Create the model in Glean

  1. From the data exploration page, click Add Data Model

  2. Either select your prepared retention table from your data warehouse or click SQL Query and enter a SQL query similar to the one above as the basis for your model. Click Create Model

  3. Set up your data model in Glean:

    • Make sure that month is selected as your primary date, by selecting the gear next to it.

    • Add cohort_month_str, month_number as attributes along with any experimental cohort attributes you prepared in your data.

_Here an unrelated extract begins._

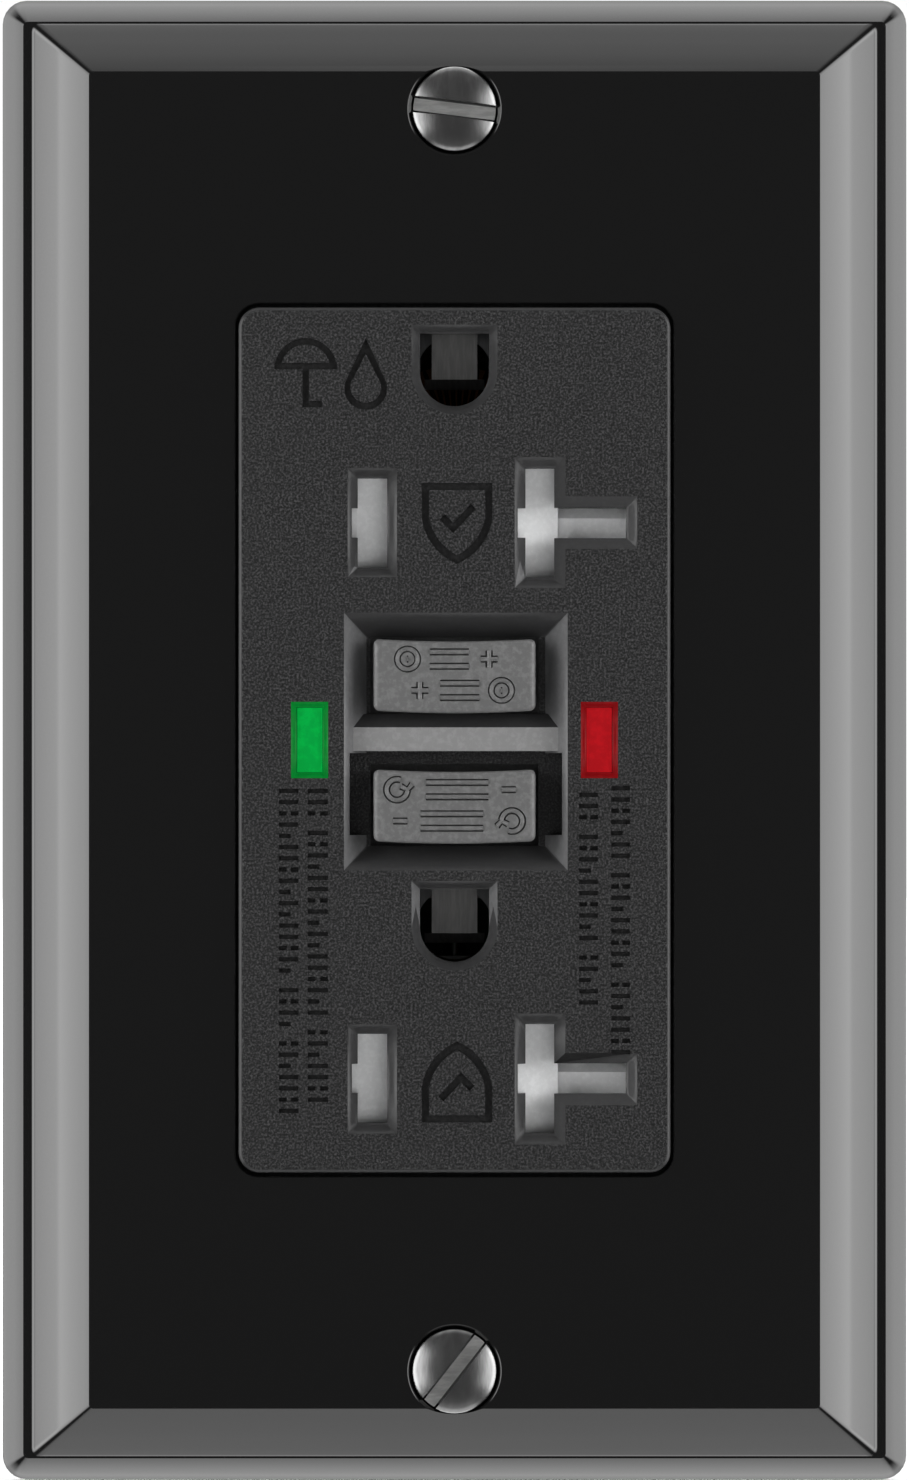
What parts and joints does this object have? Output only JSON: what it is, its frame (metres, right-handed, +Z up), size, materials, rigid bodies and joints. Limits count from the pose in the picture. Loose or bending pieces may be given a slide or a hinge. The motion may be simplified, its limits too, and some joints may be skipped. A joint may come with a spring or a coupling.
{
  "type": "gfci outlet",
  "caption": "Flush ground-fault receptacle with two shuttered sockets, test and reset buttons, indicator windows and a bevelled wall plate.",
  "frame": {"origin": "midway between the two box screws, on the back of the mounting strap, which is the wall's surface", "axes": "+X right, +Y into the wall, +Z up; the room is at -Y"},
  "size_m": [0.0698, 0.0381, 0.1142],
  "materials": {
    "plate_plastic": "polished",
    "plate_screw_metal": "black nickel",
    "face_plastic": "fine grained",
    "button_plastic": "satin",
    "green_lens": "clear tinted",
    "red_lens": "clear tinted",
    "lamp_lens": "water clear",
    "shutter_plastic": "moulded",
    "retainer_plastic": "moulded",
    "spring_steel": "drawn wire",
    "strap_steel": "zinc plated",
    "ground_leaf_metal": "dark plated",
    "ground_screw_paint": "green dyed zinc",
    "screw_steel": "zinc plated",
    "washer_plastic": "moulded",
    "middle_plastic": "moulded",
    "housing_plastic": "moulded",
    "contact_brass": "stamped",
    "contact_nickel": "nickel plated brass",
    "contact_silver": "silver alloy",
    "latch_plastic": "moulded",
    "latch_steel": "stamped",
    "bobbin_plastic": "moulded",
    "winding_copper": "enamelled wire",
    "board_laminate": "solder mask",
    "chip_plastic": "moulded",
    "capacitor_coat": "dipped",
    "resistor_coat": "dipped",
    "case_plastic": "moulded",
    "wire_insulation": "extruded",
    "terminal_brass": "turned",
    "terminal_nickel": "nickel plated"
  },
  "bodies": {
    "device": {"wall_plate": "plate_plastic", "wall_plate_screws": "plate_screw_metal", "front_cover": "face_plastic", "test_leaf": "contact_brass", "test_contact_pin": "contact_nickel", "green_light_pipe": "green_lens", "red_light_pipe": "red_lens", "indicator_lamps": "lamp_lens", "shutter_retainers": "retainer_plastic", "mounting_strap": "strap_steel", "ground_contacts": "ground_leaf_metal", "ground_screw": "ground_screw_paint", "box_screws": "screw_steel", "screw_retainers": "washer_plastic", "middle_frame": "middle_plastic", "hot_bus": "contact_brass", "neutral_bus": "contact_nickel", "fixed_contacts": "contact_silver", "solenoid_bobbin": "bobbin_plastic", "solenoid_coil": "winding_copper", "solenoid_frame": "latch_steel", "plunger_spring": "spring_steel", "circuit_board": "board_laminate", "board_chips": "chip_plastic", "board_capacitors": "capacitor_coat", "board_resistors": "resistor_coat", "sense_toroid": "winding_copper", "neutral_toroid": "winding_copper", "transformer_case": "case_plastic", "line_conductors": "wire_insulation", "rear_housing": "housing_plastic", "housing_screws": "screw_steel", "line_terminal_plates": "contact_brass", "upper_shutter_spring": "spring_steel", "upper_gate_spring": "spring_steel", "lower_shutter_spring": "spring_steel", "lower_gate_spring": "spring_steel"},
    "test_button": {"test_button": "button_plastic"},
    "reset_float": {"reset_spring": "spring_steel"},
    "reset_stem": {"reset_button": "button_plastic", "reset_pin": "latch_steel"},
    "plunger": {"solenoid_plunger": "latch_steel"},
    "latch_block": {"latch_block": "latch_plastic", "latch_plate_spring": "spring_steel"},
    "latch_plate": {"latch_plate": "latch_steel"},
    "hot_arm": {"hot_contact_arm": "contact_brass"},
    "neutral_arm": {"neutral_contact_arm": "contact_nickel"},
    "upper_shutter": {"upper_shutter": "shutter_plastic"},
    "lower_shutter": {"lower_shutter": "shutter_plastic"},
    "upper_gate": {"upper_leg_gate": "shutter_plastic"},
    "lower_gate": {"lower_leg_gate": "shutter_plastic"},
    "line_hot_terminal": {"line_hot_screw": "terminal_brass", "line_hot_clamp": "screw_steel"},
    "line_neutral_terminal": {"line_neutral_screw": "terminal_nickel", "line_neutral_clamp": "screw_steel"},
    "load_hot_terminal": {"load_hot_screw": "terminal_brass", "load_hot_clamp": "screw_steel"},
    "load_neutral_terminal": {"load_neutral_screw": "terminal_nickel", "load_neutral_clamp": "screw_steel"}
  },
  "joints": [
    {"name": "test_press", "type": "slide", "parent": "device", "child": "test_button", "axis": [0, 1, 0], "range_m": [0, 0.0015], "stiffness_N_per_m": 1500, "springref_m": -0.001, "deforming": ["test_leaf"]},
    {"name": "plunger_stroke", "type": "slide", "parent": "device", "child": "plunger", "axis": [0, 0, 1], "range_m": [0, 0.002], "stiffness_N_per_m": 200, "springref_m": -0.001, "deforming": ["plunger_spring"]},
    {"name": "reset_pop_out", "type": "slide", "parent": "device", "child": "reset_float", "axis": [0, -1, 0], "range_m": [0, 0.0016], "deforming": ["reset_spring"]},
    {"name": "reset_press", "type": "slide", "parent": "reset_float", "child": "reset_stem", "axis": [0, 1, 0], "range_m": [0, 0.001], "stiffness_N_per_m": 2000, "springref_m": -0.001},
    {"name": "latch_block_drop", "type": "slide", "parent": "device", "child": "latch_block", "axis": [0, 1, 0], "range_m": [0, 0.0012]},
    {"name": "latch_plate_slide", "type": "slide", "parent": "latch_block", "child": "latch_plate", "axis": [0, 0, 1], "range_m": [0, 0.002], "deforming": ["latch_plate_spring"]},
    {"name": "hot_arm_swing", "type": "hinge", "parent": "device", "child": "hot_arm", "pos_m": [-0.0074, 0.0147, 0.008], "axis": [1, 0, 0], "range_deg": [0, 5]},
    {"name": "neutral_arm_swing", "type": "hinge", "parent": "device", "child": "neutral_arm", "pos_m": [0.0074, 0.0147, 0.008], "axis": [1, 0, 0], "range_deg": [0, 5]},
    {"name": "upper_shutter_slide", "type": "slide", "parent": "device", "child": "upper_shutter", "axis": [-1, 0, 0], "range_m": [0, 0.003], "stiffness_N_per_m": 150, "springref_m": -0.001, "deforming": ["upper_shutter_spring"]},
    {"name": "upper_gate_slide", "type": "slide", "parent": "device", "child": "upper_gate", "axis": [0, 0, -1], "range_m": [0, 0.0025], "stiffness_N_per_m": 150, "springref_m": -0.001, "deforming": ["upper_gate_spring"]},
    {"name": "lower_shutter_slide", "type": "slide", "parent": "device", "child": "lower_shutter", "axis": [-1, 0, 0], "range_m": [0, 0.003], "stiffness_N_per_m": 150, "springref_m": -0.001, "deforming": ["lower_shutter_spring"]},
    {"name": "lower_gate_slide", "type": "slide", "parent": "device", "child": "lower_gate", "axis": [0, 0, -1], "range_m": [0, 0.0025], "stiffness_N_per_m": 150, "springref_m": -0.001, "deforming": ["lower_gate_spring"]},
    {"name": "line_hot_loosen", "type": "slide", "parent": "device", "child": "line_hot_terminal", "axis": [-1, 0, 0], "range_m": [0, 0.0022]},
    {"name": "line_neutral_loosen", "type": "slide", "parent": "device", "child": "line_neutral_terminal", "axis": [1, 0, 0], "range_m": [0, 0.0022]},
    {"name": "load_hot_loosen", "type": "slide", "parent": "device", "child": "load_hot_terminal", "axis": [-1, 0, 0], "range_m": [0, 0.0022]},
    {"name": "load_neutral_loosen", "type": "slide", "parent": "device", "child": "load_neutral_terminal", "axis": [1, 0, 0], "range_m": [0, 0.0022]}
  ],
  "couplings": [
    {"joint": "reset_pop_out", "follows": "plunger_stroke", "ratio": 0.8},
    {"joint": "latch_block_drop", "follows": "plunger_stroke", "ratio": 0.6},
    {"joint": "latch_plate_slide", "follows": "plunger_stroke", "ratio": 1},
    {"joint": "hot_arm_swing", "follows": "plunger_stroke", "rad_per_m": 40.541},
    {"joint": "neutral_arm_swing", "follows": "plunger_stroke", "rad_per_m": 40.541}
  ]
}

    • Add two columns as Measures:

      • Unbounded Active Retention - is defined as the average of column unbounded_active
      • Active Retention - is defined as the average of column active
      • Active Users (Optional) - if you want to create a retention pivot, you should also add a measure for unique active users in a month:
      COUNT(DISTINCT IF(active = 1, userid, null))
  4. Click Publish

Create retention curves

  1. Change the chart type to a line
  2. Select month_number as the x-axis variable
  3. Select Unbounded Active Retention as your measure
  4. Select some cohort_month_str as breakouts to see how different cohort months retain users in your product. Alternatively, you can filter for a specific cohort month and breakout by an experimental variable

Note that not breaking out (or filtering) by cohort_month_str has some implications for your analysis. This is because not every cohort month has an equal number of future months. To correct for this, it's possible to use a Kaplan-Meier estimator which will be left as a separate exercise.

Create retention table

  1. Make sure you add the Active Users measure specified above.
  2. Select a pivot table as your visualization type from the chart dropdown on the top left.
  3. Select cohort as your rows.
  4. Select month_number as your columns.
  5. Click into the control tab on the right-hand side and make sure you sort rows by cohort descending and sort the columns by month_number ascending.
  6. As the measure, select Active Users as the calculation, select Percentage of Row Max and finally as the Color scale, select Percentage Color Scale.